Çeşitli dünya ülkelerindeki kooperatif hareketlerine paralel olarak gelişme gösteren halk bankacılığı, bankamızın kurulmasıyla beraber ülkemizde de başlar. 1938-1950 yılları arasında finansman sağladığı Halk Sandıkları kanalıyla kredi hizmetlerini yürütür. İlk Halk Sandıkları Ankara ve İstanbul’da kurulur. Sandıklar kuruldukları illerde bulunan esnafın, küçük sanat ve ticaret erbabının kooperatifler kurmasını teşvik ederek her iş kolunun kendi içinde örgütlenmesine önemli katkılarda bulunur.
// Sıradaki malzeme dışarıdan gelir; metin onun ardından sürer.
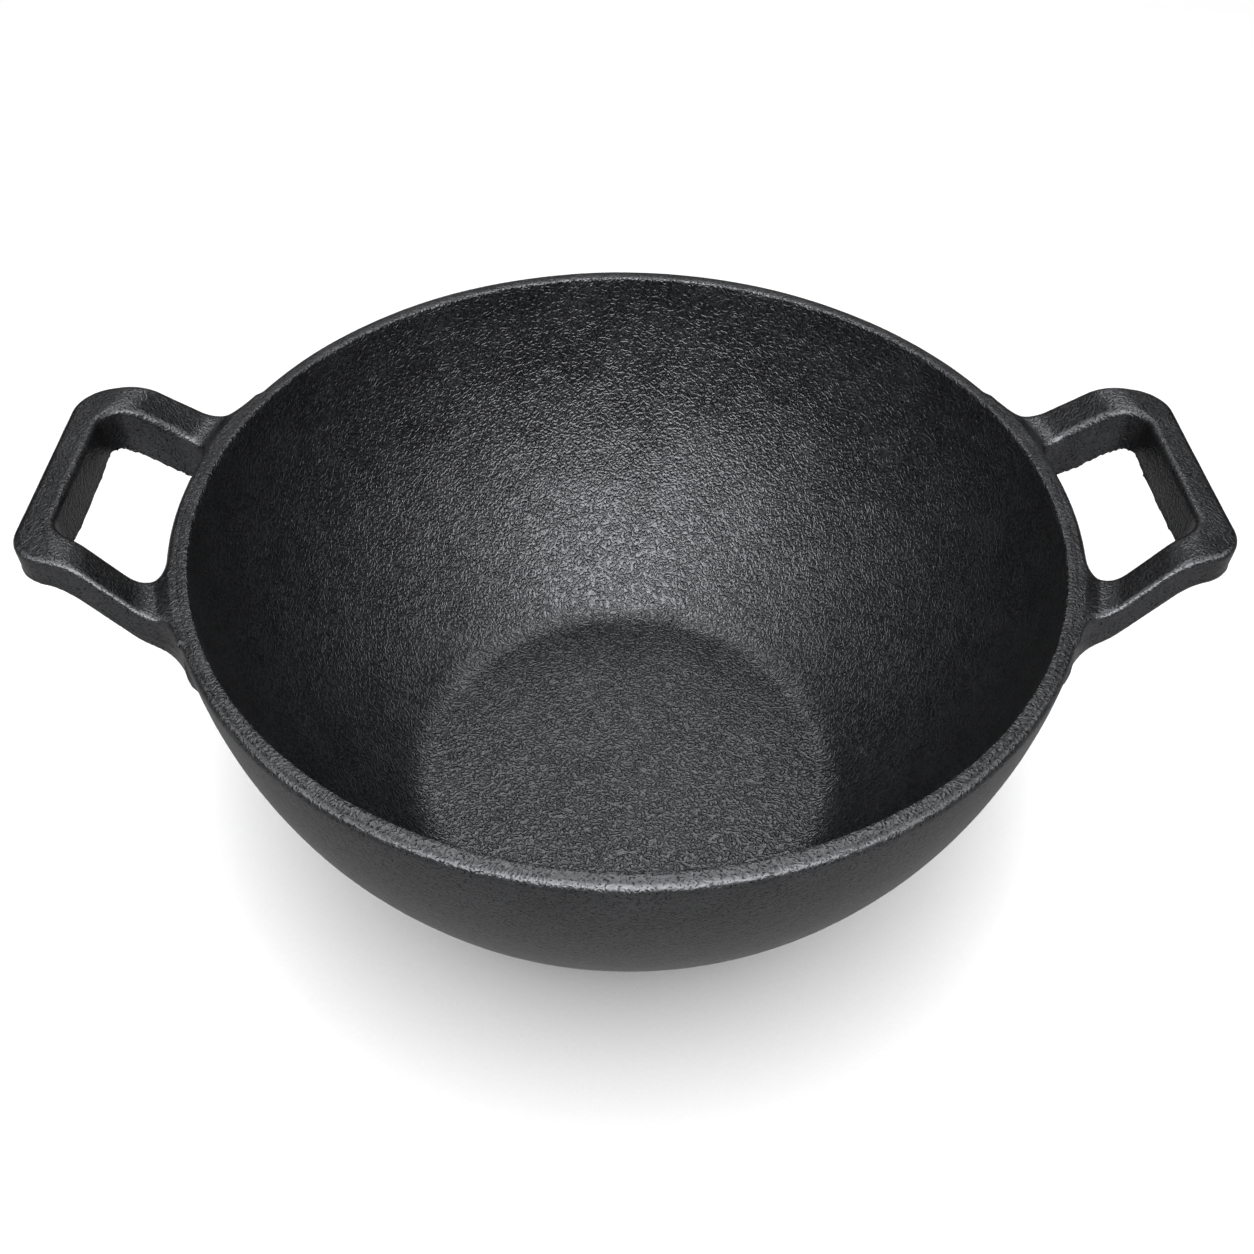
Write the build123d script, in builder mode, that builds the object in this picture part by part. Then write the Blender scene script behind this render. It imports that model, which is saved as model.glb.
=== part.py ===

Bu örgütlenme biçimlerinin Halk Bankası ve Sandıkları ile yaygınlık kazanması dokumacılık, balıkçılık, dericilik gibi iş kollarının daha da gelişmesine ve verimliliklerinin artmasına önemli katkılar sağlar.
1950 yılından sonra Halkbank’a doğrudan şube açma ve kredi kullandırma yetkisi tanınır. 1963 yılında adı “Türkiye Halk Bankası” olarak değiştirilir ve “Halk Sandıkları” banka şubelerine dönüştürülür. 1964 yılının başından itibaren sermayesini artıran ve aktif bir çalışma temposuna girerek ülke çapında şubeleşme politikası uygulayan bankamızın mevduat ve kredi hacmi giderek yükselir. Halkbank orta sınıf ve onun ekonomideki temsilcisi konumunda olan esnaf, sanatkâr ve küçük işletmelerin sektördeki ilk bankası olur. Temel kredi politikasını öncelikle hedef kitlesinin kredilendirilmesi ve kredi kullandırma koşullarının iyileştirilmesi üzerine kuran bankamız, faaliyetlerini yıllar itibariyle geliştirir ve bankacılık sektöründe önemli bir konuma ulaşır.
2000 yılına gelindiğinde kamu bankalarının çağdaş bankacılık ve uluslararası rekabetin gereklerine göre çalışmalarını ve özelleştirmeye hazırlanmalarını sağlayacak şekilde yeniden yapılandırılma süreci başlar. 2001 yılında bankamızda organizasyon yapısı, çağdaş bankacılığın ve uluslararası rekabetin gereklerine göre tamamen değiştirilir. Operasyon ağırlıklı bankacılık anlayışına müşteri odaklı pazarlama faaliyetleri eklenir. Yeni yapıda, müşteri segmentasyonu kapsamında, özellikle KOBİ’ler ile orta ve orta üstü gelir sahibi bireysel müşterilere ayrıcalıklı ürün ve hizmetler sunmak; müşteri odaklı, kaliteli hizmet anlayışını geliştirmek önem kazanır. 2000’li yıllar Türk bankacılık sektörü satın almalar, birleşmeler, yabancı yatırımcıların piyasaya girişi ile yeniden şekillenmektedir.
Halkbank yurt çapında yaygın şubeleri ve yurt dışı temsilcilikleri ile hizmet vermeye devam etmektedir. Bugüne kadar olduğu gibi bundan sonra da ülkemiz ekonomisinin temelini oluşturan esnaf, sanatkâr ve KOBİ’lerin yanı sıra üretim, yatırım ve istihdamın artışına katkıda bulunan tüm girişimcileri çağdaş bankacılık anlayışıyla desteklemeye sektörün güçlü ve güvenilir bankası olarak devam edecektir.